## What the task requires:
Write out exactly the lines from the one containing "What OpenSCAD source" through the last line of the records below, including both.

Entries with model source code
-- Start --
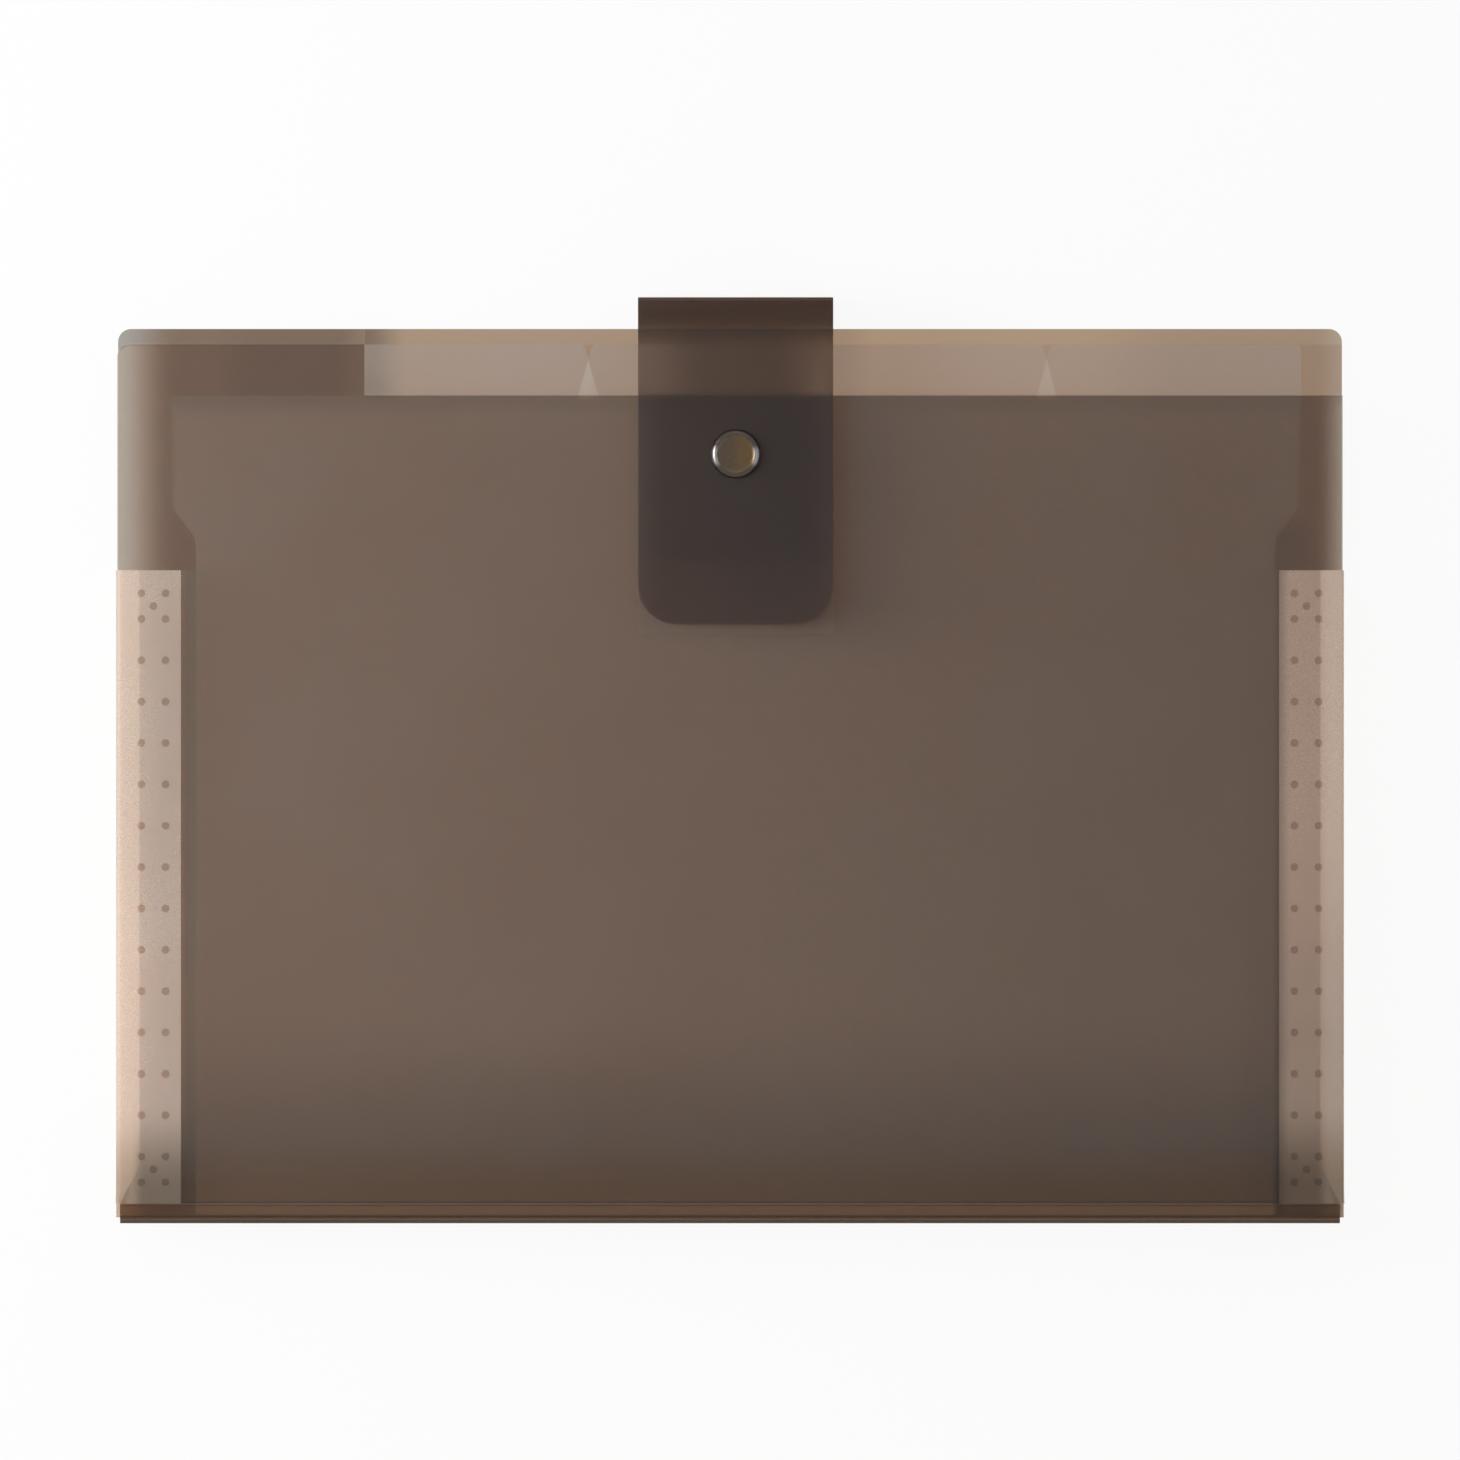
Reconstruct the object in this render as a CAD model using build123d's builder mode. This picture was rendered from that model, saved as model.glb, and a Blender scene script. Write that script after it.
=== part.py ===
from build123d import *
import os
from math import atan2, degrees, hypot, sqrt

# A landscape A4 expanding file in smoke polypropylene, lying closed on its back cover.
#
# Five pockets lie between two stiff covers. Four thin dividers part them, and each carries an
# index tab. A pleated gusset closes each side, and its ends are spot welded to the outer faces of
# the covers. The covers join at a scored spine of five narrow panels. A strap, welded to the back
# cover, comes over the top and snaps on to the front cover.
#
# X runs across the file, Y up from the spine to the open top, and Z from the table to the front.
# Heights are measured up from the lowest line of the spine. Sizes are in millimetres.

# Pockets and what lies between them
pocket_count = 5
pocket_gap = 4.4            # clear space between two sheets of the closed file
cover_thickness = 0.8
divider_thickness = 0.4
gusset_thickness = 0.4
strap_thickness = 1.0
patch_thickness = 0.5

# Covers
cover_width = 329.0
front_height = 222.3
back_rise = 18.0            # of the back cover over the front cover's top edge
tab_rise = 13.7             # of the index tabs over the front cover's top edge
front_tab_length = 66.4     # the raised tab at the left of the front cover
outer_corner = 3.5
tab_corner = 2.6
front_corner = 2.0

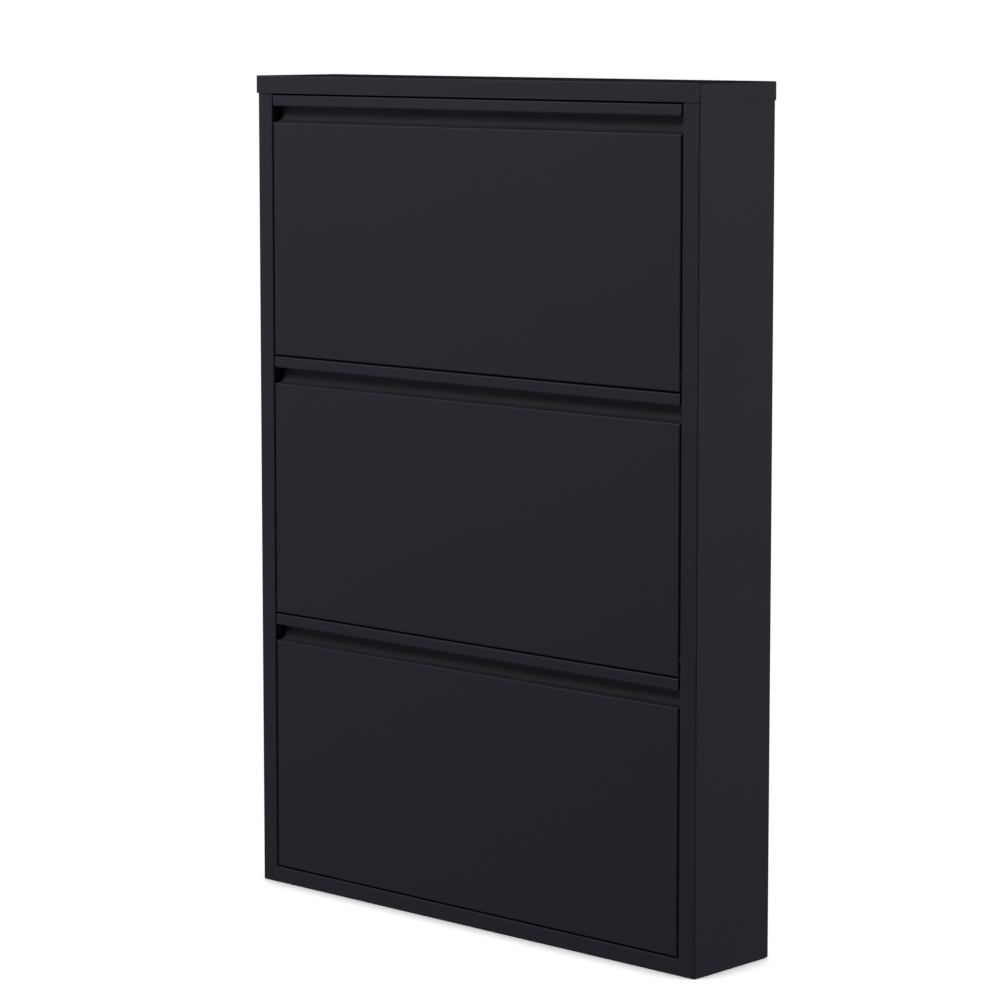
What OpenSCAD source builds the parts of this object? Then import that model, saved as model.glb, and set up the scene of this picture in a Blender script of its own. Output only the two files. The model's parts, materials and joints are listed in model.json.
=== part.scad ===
-- End --
## Reply to the exercise:
What OpenSCAD source builds the parts of this object? Then import that model, saved as model.glb, and set up the scene of this picture in a Blender script of its own. Output only the two files. The model's parts, materials and joints are listed in model.json.
=== part.scad ===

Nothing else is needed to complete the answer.